## Begin

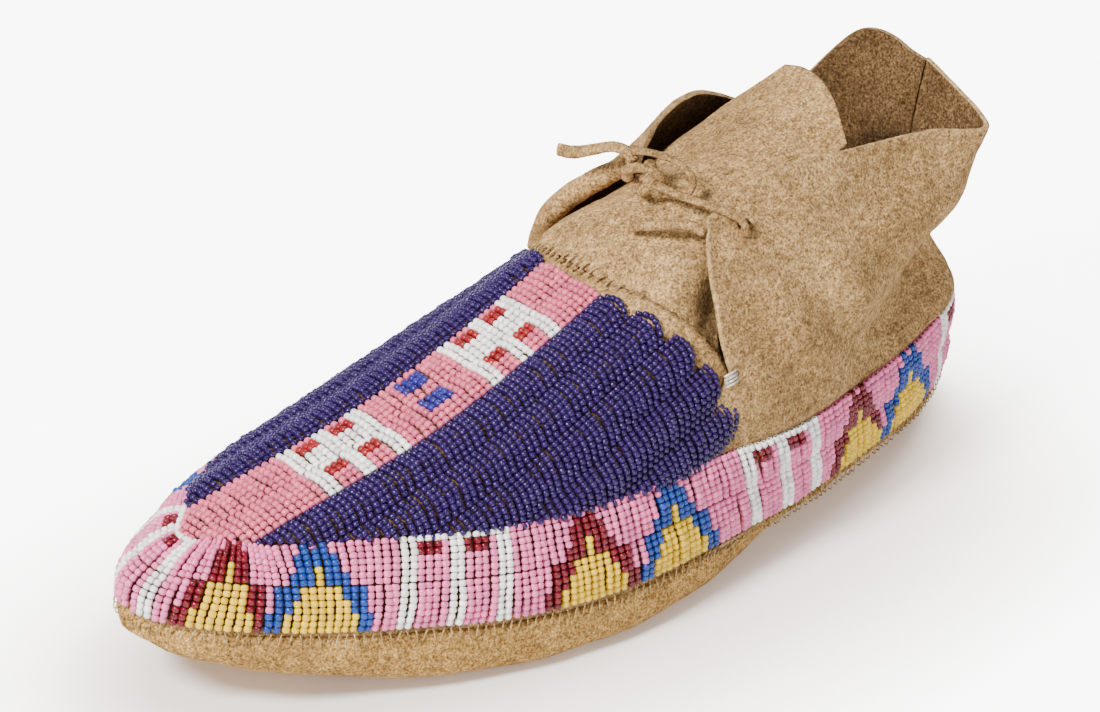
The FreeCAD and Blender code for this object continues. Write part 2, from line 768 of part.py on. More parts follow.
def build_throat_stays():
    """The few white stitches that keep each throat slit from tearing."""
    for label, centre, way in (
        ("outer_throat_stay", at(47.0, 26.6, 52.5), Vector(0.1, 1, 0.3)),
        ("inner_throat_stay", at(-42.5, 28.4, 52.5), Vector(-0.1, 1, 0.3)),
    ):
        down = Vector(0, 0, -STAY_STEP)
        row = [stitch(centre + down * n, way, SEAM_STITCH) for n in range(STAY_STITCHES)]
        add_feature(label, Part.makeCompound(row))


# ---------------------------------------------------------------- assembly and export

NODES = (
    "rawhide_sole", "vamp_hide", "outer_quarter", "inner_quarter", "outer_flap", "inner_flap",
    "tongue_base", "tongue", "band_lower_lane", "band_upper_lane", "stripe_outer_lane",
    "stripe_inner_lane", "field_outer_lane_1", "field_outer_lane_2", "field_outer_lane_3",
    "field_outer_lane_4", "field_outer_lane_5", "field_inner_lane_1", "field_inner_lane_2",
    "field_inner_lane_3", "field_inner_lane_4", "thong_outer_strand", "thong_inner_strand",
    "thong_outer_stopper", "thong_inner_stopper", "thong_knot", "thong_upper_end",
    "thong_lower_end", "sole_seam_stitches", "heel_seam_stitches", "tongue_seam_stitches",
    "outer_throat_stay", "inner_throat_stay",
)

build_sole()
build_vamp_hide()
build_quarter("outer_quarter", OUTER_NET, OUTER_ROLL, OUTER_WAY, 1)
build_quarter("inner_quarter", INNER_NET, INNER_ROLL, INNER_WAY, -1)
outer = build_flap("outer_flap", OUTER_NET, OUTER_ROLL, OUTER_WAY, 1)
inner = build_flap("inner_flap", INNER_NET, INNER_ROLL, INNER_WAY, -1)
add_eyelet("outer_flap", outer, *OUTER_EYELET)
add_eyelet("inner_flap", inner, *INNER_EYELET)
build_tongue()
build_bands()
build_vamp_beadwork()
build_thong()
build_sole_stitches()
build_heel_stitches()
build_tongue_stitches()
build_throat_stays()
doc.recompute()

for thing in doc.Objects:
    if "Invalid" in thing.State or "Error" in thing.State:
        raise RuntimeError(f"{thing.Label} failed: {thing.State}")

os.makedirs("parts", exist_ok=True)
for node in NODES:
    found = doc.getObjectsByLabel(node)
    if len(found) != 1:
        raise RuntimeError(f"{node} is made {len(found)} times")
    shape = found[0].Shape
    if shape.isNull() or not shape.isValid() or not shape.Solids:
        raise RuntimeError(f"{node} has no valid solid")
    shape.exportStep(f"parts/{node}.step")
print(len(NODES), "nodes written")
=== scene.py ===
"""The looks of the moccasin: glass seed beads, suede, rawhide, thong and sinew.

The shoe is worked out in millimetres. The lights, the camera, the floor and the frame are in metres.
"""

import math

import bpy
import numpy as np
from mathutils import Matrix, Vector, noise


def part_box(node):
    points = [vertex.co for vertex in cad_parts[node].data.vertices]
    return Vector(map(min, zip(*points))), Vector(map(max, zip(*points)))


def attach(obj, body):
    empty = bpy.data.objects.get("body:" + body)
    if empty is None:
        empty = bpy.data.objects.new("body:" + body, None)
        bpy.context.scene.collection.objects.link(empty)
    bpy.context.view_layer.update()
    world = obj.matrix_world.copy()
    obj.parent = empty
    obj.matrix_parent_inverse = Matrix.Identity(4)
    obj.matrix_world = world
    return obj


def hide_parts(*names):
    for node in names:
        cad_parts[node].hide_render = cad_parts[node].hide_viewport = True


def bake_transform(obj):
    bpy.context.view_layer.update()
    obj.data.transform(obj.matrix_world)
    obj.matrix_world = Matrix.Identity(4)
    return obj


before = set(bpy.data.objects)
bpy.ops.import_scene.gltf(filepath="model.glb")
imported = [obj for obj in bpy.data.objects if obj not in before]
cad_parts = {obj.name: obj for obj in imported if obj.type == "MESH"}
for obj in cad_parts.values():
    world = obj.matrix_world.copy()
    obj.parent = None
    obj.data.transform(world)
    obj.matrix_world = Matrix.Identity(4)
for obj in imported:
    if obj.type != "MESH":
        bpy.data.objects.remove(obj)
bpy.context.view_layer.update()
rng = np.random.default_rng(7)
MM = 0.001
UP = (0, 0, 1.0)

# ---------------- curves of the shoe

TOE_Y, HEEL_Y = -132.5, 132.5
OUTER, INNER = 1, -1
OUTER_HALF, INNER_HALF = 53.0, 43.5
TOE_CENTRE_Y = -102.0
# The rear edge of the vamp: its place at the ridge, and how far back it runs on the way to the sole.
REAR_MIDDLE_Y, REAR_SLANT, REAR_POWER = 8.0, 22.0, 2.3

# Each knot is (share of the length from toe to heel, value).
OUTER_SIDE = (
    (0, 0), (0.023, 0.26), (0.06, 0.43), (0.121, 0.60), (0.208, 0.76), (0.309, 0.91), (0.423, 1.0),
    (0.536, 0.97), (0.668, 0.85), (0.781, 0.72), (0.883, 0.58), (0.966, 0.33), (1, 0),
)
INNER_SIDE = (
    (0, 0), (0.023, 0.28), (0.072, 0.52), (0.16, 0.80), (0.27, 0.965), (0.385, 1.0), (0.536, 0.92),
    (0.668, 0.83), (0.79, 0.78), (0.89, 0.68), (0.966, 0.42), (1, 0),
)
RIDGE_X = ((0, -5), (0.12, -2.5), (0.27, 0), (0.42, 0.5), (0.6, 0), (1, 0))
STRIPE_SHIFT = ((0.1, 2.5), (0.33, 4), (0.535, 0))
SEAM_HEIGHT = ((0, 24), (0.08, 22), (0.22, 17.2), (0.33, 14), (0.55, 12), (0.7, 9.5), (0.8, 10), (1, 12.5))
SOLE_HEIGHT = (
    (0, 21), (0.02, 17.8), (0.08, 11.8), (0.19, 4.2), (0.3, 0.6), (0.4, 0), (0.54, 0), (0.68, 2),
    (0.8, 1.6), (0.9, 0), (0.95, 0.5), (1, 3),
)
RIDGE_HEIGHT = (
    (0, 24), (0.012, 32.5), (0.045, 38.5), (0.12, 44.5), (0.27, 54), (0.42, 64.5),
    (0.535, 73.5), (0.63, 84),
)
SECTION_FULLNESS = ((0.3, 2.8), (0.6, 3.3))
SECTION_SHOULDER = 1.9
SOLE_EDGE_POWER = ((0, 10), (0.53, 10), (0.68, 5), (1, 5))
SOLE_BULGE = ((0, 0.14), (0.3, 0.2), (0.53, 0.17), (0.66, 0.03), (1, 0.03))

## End

Work to do: Beginning with the line that contains "build_heel_stitches()" and ending with the line that contains "bpy.context.scene.collection.objects.link(empty)", repeat exactly those lines and no others.

Result of this exercise:
build_heel_stitches()
build_tongue_stitches()
build_throat_stays()
doc.recompute()

for thing in doc.Objects:
    if "Invalid" in thing.State or "Error" in thing.State:
        raise RuntimeError(f"{thing.Label} failed: {thing.State}")

os.makedirs("parts", exist_ok=True)
for node in NODES:
    found = doc.getObjectsByLabel(node)
    if len(found) != 1:
        raise RuntimeError(f"{node} is made {len(found)} times")
    shape = found[0].Shape
    if shape.isNull() or not shape.isValid() or not shape.Solids:
        raise RuntimeError(f"{node} has no valid solid")
    shape.exportStep(f"parts/{node}.step")
print(len(NODES), "nodes written")
=== scene.py ===
"""The looks of the moccasin: glass seed beads, suede, rawhide, thong and sinew.

The shoe is worked out in millimetres. The lights, the camera, the floor and the frame are in metres.
"""

import math

import bpy
import numpy as np
from mathutils import Matrix, Vector, noise


def part_box(node):
    points = [vertex.co for vertex in cad_parts[node].data.vertices]
    return Vector(map(min, zip(*points))), Vector(map(max, zip(*points)))


def attach(obj, body):
    empty = bpy.data.objects.get("body:" + body)
    if empty is None:
        empty = bpy.data.objects.new("body:" + body, None)
        bpy.context.scene.collection.objects.link(empty)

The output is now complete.